[V1][BUGFIX][0.10.1] FIX mtp on main branch (#2632)

### What this PR does / why we need it? Fix MTP torchair bug caused by torchair refactor and moe refactor Depends on PRs: fused moe fix: https://github.com/vllm-project/vllm-ascend/pull/2627 torchair multi DP fix: https://github.com/vllm-project/vllm-ascend/pull/2626 ### Does this PR introduce _any_ user-facing change? when dp is enabled, to run mtp online server, need to disable server log due to the current metrics does not support multi dp `--disable-log-stats` ### How was this patch tested? - vLLM version: v0.10.1.1 - vLLM main: 7c8271cd1e Signed-off-by: xuyexiong <xuyexiong@huawei.com>
2025-09-02 11:12:41 +08:00
parent fef18b60bc
commit 214b32a346
4 changed files with 125 additions and 4 deletions
--- a/vllm_ascend/torchair/ops/torchair_fused_moe.py
+++ b/vllm_ascend/torchair/ops/torchair_fused_moe.py
@@ -45,6 +45,7 @@ from vllm_ascend.distributed.communication_op import \
 from vllm_ascend.distributed.parallel_state import get_mc2_group
 from vllm_ascend.ops.expert_load_balancer import ExpertLoadBalancer
 from vllm_ascend.ops.sequence_parallel import MetadataForPadding
+from vllm_ascend.quantization.quant_config import AscendFusedMoEMethod
 from vllm_ascend.torchair.utils import npu_stream_switch, npu_wait_tensor
 from vllm_ascend.utils import (AscendSocVersion, dispose_tensor,
                               get_all_reduce_merge_state,
@@ -1055,7 +1056,13 @@ class TorchairAscendFusedMoE(FusedMoE):
            self.quant_method = TorchairAscendUnquantizedFusedMoEMethod(
                self.moe)
        else:
-            self.quant_method = quant_config.get_quant_method(self, prefix)

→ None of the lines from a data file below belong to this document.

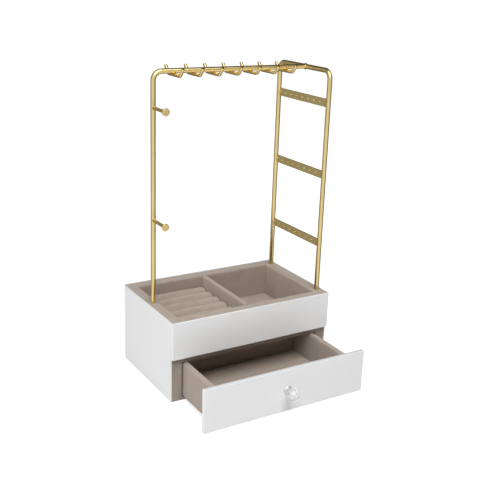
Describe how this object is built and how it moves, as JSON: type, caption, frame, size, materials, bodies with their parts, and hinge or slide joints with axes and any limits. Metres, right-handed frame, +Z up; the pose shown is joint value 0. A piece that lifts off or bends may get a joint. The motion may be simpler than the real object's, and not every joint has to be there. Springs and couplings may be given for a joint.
{
  "type": "jewellery box",
  "caption": "Jewellery box with a velvet tray, ring rolls, a sliding drawer with a faceted knob, and a brass wire frame with necklace hooks, pegs and pierced earring bars.",
  "frame": {"origin": "middle of the box's underside, on the surface that it stands on, without the open drawer", "axes": "+Z up, -Y out of the drawer's side, +X to the right as seen from the drawer's side"},
  "size_m": [0.22, 0.2345, 0.3822],
  "materials": {
    "white_gloss": "gloss white sheet",
    "velvet_board": "fibreboard wrapped in short taupe velvet",
    "velvet": "short taupe velvet",
    "brass_wire": "satin pale brass plate",
    "socket_steel": "plain steel",
    "chrome": "polished",
    "crystal": "clear, cut and polished"
  },
  "bodies": {
    "box": {"base_panel": "velvet_board", "left_side_board": "velvet_board", "right_side_board": "velvet_board", "back_board": "velvet_board", "tray_shelf": "velvet_board", "front_inner_board": "velvet_board", "upper_front_plate": "white_gloss", "outer_sheet": "white_gloss", "rim_strip_front": "velvet", "rim_strip_back": "velvet", "rim_strip_left": "velvet", "rim_strip_right": "velvet", "tray_divider": "velvet_board", "tray_pad": "velvet", "ring_roll_1": "velvet", "ring_roll_2": "velvet", "ring_roll_3": "velvet", "ring_roll_4": "velvet", "ring_roll_5": "velvet", "ring_roll_6": "velvet", "post_sockets": "socket_steel", "left_post_and_rail": "brass_wire", "right_frame": "brass_wire", "necklace_hook_1": "brass_wire", "necklace_hook_2": "brass_wire", "necklace_hook_3": "brass_wire", "necklace_hook_4": "brass_wire", "necklace_hook_5": "brass_wire", "necklace_hook_6": "brass_wire", "necklace_hook_7": "brass_wire", "earring_bar_1": "brass_wire", "earring_bar_2": "brass_wire", "earring_bar_3": "brass_wire", "peg_rod_upper": "brass_wire", "peg_rod_lower": "brass_wire", "peg_disc_upper": "brass_wire", "peg_disc_lower": "brass_wire"},
    "drawer": {"drawer_plate": "white_gloss", "drawer_inner_front": "velvet_board", "drawer_left_side": "velvet_board", "drawer_right_side": "velvet_board", "drawer_back_wall": "velvet_board", "drawer_bottom_board": "velvet_board", "drawer_pad": "velvet", "knob_collar": "chrome", "knob_crystal": "crystal", "knob_screw": "socket_steel"}
  },
  "joints": [
    {"name": "drawer_slide", "type": "slide", "parent": "box", "child": "drawer", "axis": [0, -1, 0], "range_m": [-0.0768, 0.02]}
  ]
}
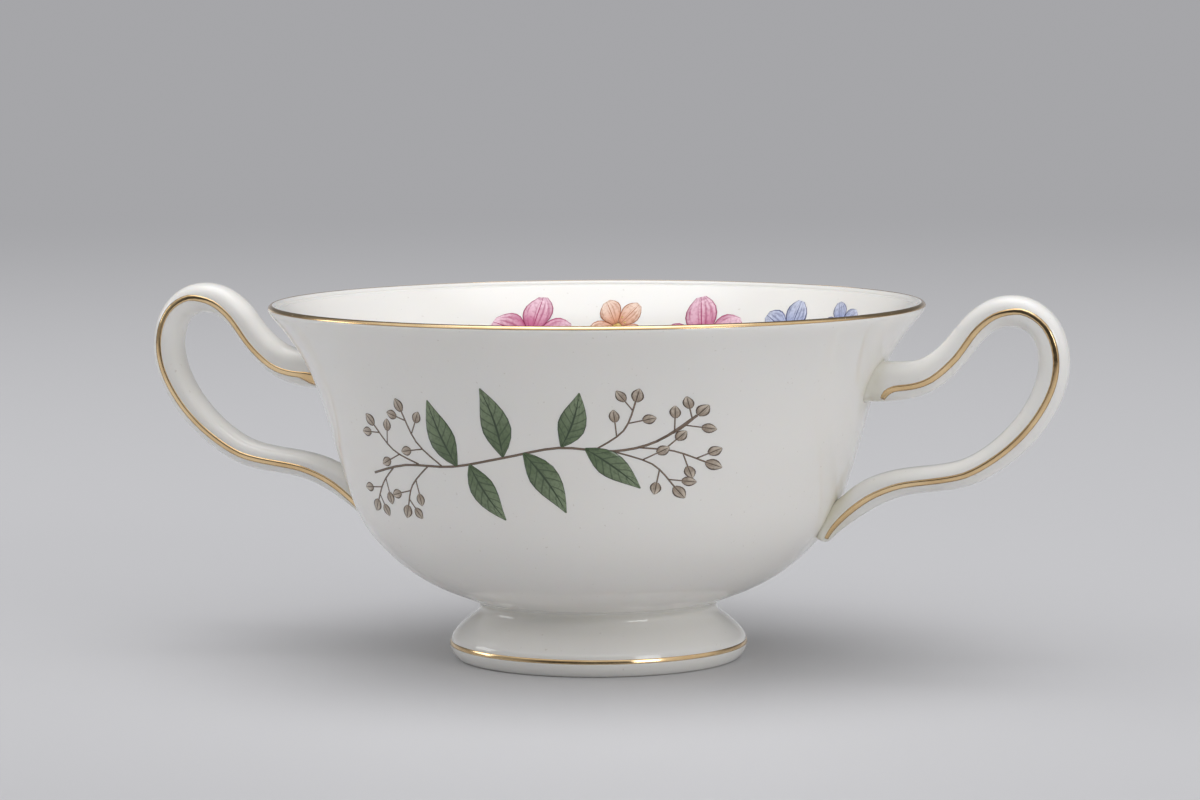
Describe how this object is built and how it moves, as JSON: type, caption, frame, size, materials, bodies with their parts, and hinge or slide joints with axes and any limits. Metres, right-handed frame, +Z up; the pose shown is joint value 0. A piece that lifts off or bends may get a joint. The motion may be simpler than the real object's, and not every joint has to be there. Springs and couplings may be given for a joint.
{
  "type": "two-handled cup",
  "caption": "Round flared cup on a spreading foot, with a looped handle on each side and gilded edges, for soup or a hot drink.",
  "frame": {"origin": "centre of the foot's standing ring, on the surface the cup stands on", "axes": "+Z up along the bowl's axis, +X and -X along the handles"},
  "size_m": [0.1748, 0.12, 0.0677],
  "materials": {
    "porcelain": "glossy clear glaze",
    "gilding": "burnished gold, worn at the edges",
    "print": "enamel colours fired on the glaze"
  },
  "bodies": {
    "root": {"bowl": "porcelain", "foot": "porcelain", "left_handle": "porcelain", "right_handle": "porcelain", "rim_gilding": "gilding", "foot_gilding": "gilding", "left_handle_front_line": "gilding", "left_handle_back_line": "gilding", "right_handle_front_line": "gilding", "right_handle_back_line": "gilding"}
  },
  "joints": []
}
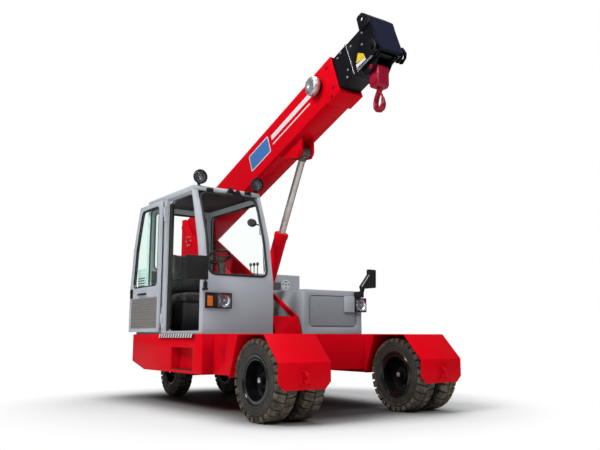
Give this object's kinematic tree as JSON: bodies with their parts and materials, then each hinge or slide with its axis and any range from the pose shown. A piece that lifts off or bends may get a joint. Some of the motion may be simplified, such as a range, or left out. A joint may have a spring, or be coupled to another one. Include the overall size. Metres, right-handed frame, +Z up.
{
  "type": "pick and carry crane",
  "caption": "Compact industrial crane on twin front wheels and small steered rear wheels, with side cab, folded-back door, telescopic boom, lift cylinder and hook.",
  "frame": {"origin": "centre of the footprint on the ground, with the centre plane of chassis and boom at Y = 35 mm", "axes": "+X towards the hook end, +Y to the left side, +Z up"},
  "size_m": [4.1296, 2.4308, 3.7798],
  "materials": {
    "red_paint": "gloss",
    "grey_paint": "satin",
    "cab_paint": "satin",
    "black_steel": "satin",
    "hook_red": "gloss",
    "tyre": "matte",
    "glass": "clear",
    "black_plastic": "satin",
    "bare_steel": "satin",
    "engine_iron": "rough"
  },
  "bodies": {
    "chassis": {"axle_arm_left": "red_paint", "axle_arm_right": "red_paint", "cab_roof": "cab_paint", "cab_shell": "cab_paint", "chassis_frame": "red_paint", "console": "black_plastic", "counterweight": "red_paint", "engine_block": "engine_iron", "front_box": "grey_paint", "glass_left": "glass", "glass_quarter": "glass", "glass_rear": "glass", "headlamp_left": "black_plastic", "headlamp_right": "black_plastic", "hood_left": "grey_paint", "hood_right": "grey_paint", "mirror_left": "black_plastic", "mirror_right": "black_plastic", "mudguard_left": "red_paint", "mudguard_right": "red_paint", "rear_axle_beam": "black_steel", "seat": "black_plastic", "seat_base": "black_plastic", "steering": "black_steel", "step_grating": "bare_steel", "tower": "red_paint", "windscreen": "glass", "work_lamp_left": "black_plastic", "work_lamp_right": "black_plastic"},
    "front_wheels_right": {"front_tyre_right_outer": "tyre", "front_tyre_right_inner": "tyre", "front_rims_right": "black_steel"},
    "front_wheels_left": {"front_tyre_left_outer": "tyre", "front_tyre_left_inner": "tyre", "front_rims_left": "black_steel"},
    "rear_steer_right": {"rear_knuckle_right": "black_steel"},
    "rear_steer_left": {"rear_knuckle_left": "black_steel"},
    "rear_wheel_right": {"rear_tyre_right": "tyre", "rear_rim_right": "black_steel"},
    "rear_wheel_left": {"rear_tyre_left": "tyre", "rear_rim_left": "black_steel"},
    "boom": {"boom_base": "red_paint", "cable_reel": "bare_steel"},
    "stage_1": {"boom_stage_1": "black_steel"},
    "stage_2": {"boom_stage_2": "black_steel", "boom_head": "black_steel"},
    "hook_block": {"hook_block": "hook_red"},
    "hook": {"hook": "hook_red"},
    "lift_barrel": {"lift_barrel": "red_paint"},
    "lift_rod": {"lift_rod": "bare_steel"},
    "cab_door": {"cab_door": "cab_paint", "door_glass": "glass"}
  },
  "joints": [
    {"name": "front_right_roll", "type": "hinge", "parent": "chassis", "child": "front_wheels_right", "pos_m": [1.414, -0.7685, 0.355], "axis": [0, 1, 0], "continuous": true},
    {"name": "rear_right_steer", "type": "hinge", "parent": "chassis", "child": "rear_steer_right", "pos_m": [-1.568, -0.22, 0.295], "axis": [0, 0, 1], "range_deg": [-50, 50]},
    {"name": "rear_right_roll", "type": "hinge", "parent": "rear_steer_right", "child": "rear_wheel_right", "pos_m": [-1.568, -0.349, 0.295], "axis": [0, 1, 0], "continuous": true},
    {"name": "front_left_roll", "type": "hinge", "parent": "chassis", "child": "front_wheels_left", "pos_m": [1.414, 0.8385, 0.355], "axis": [0, 1, 0], "continuous": true},
    {"name": "rear_left_steer", "type": "hinge", "parent": "chassis", "child": "rear_steer_left", "pos_m": [-1.568, 0.29, 0.295], "axis": [0, 0, 1], "range_deg": [-50, 50]},
    {"name": "rear_left_roll", "type": "hinge", "parent": "rear_steer_left", "child": "rear_wheel_left", "pos_m": [-1.568, 0.419, 0.295], "axis": [0, 1, 0], "continuous": true},
    {"name": "boom_lift", "type": "hinge", "parent": "chassis", "child": "boom", "pos_m": [-1.756, 0.035, 1.977], "axis": [0, -1, 0], "range_deg": [-21, 20]},
    {"name": "boom_extend_1", "type": "slide", "parent": "boom", "child": "stage_1", "axis": [0.9342, 0, 0.3567], "range_m": [0, 2.3]},
    {"name": "boom_extend_2", "type": "slide", "parent": "stage_1", "child": "stage_2", "axis": [0.9342, 0, 0.3567], "range_m": [0, 2.3]},
    {"name": "hook_block_swing", "type": "hinge", "parent": "stage_2", "child": "hook_block", "pos_m": [1.88778, 0.035, 3.22713], "axis": [0, 1, 0], "range_deg": [-40, 40]},
    {"name": "hook_swivel", "type": "hinge", "parent": "hook_block", "child": "hook", "pos_m": [1.88778, 0.035, 3.03313], "axis": [0, 0, 1], "continuous": true},
    {"name": "lift_barrel_tilt", "type": "hinge", "parent": "chassis", "child": "lift_barrel", "pos_m": [-0.516, 0.035, 0.426], "axis": [0, -1, 0], "range_deg": [-15.23, 14.53]},
    {"name": "lift_rod_stroke", "type": "slide", "parent": "lift_barrel", "child": "lift_rod", "axis": [0.4622, 0, 0.8868], "range_m": [-0.6665, 0.635]},
    {"name": "cab_door_swing", "type": "hinge", "parent": "chassis", "child": "cab_door", "pos_m": [-0.586, -1, 1.5], "axis": [0, 0, 1], "range_deg": [0, 180]}
  ],
  "couplings": [
    {"joint": "rear_left_steer", "follows": "rear_right_steer", "ratio": 1},
    {"joint": "lift_barrel_tilt", "follows": "boom_lift", "ratio": 0.7014},
    {"joint": "lift_rod_stroke", "follows": "boom_lift", "m_per_rad": 1.8048}
  ]
}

+            if quant_config.is_layer_skipped_ascend(
+                    prefix, quant_config.packed_modules_mapping):
+                self.quant_method = TorchairAscendUnquantizedFusedMoEMethod(
+                    self.moe)
+            else:
+                self.quant_method = AscendFusedMoEMethod(
+                    quant_config, prefix, quant_config.packed_modules_mapping)

        assert self.quant_method is not None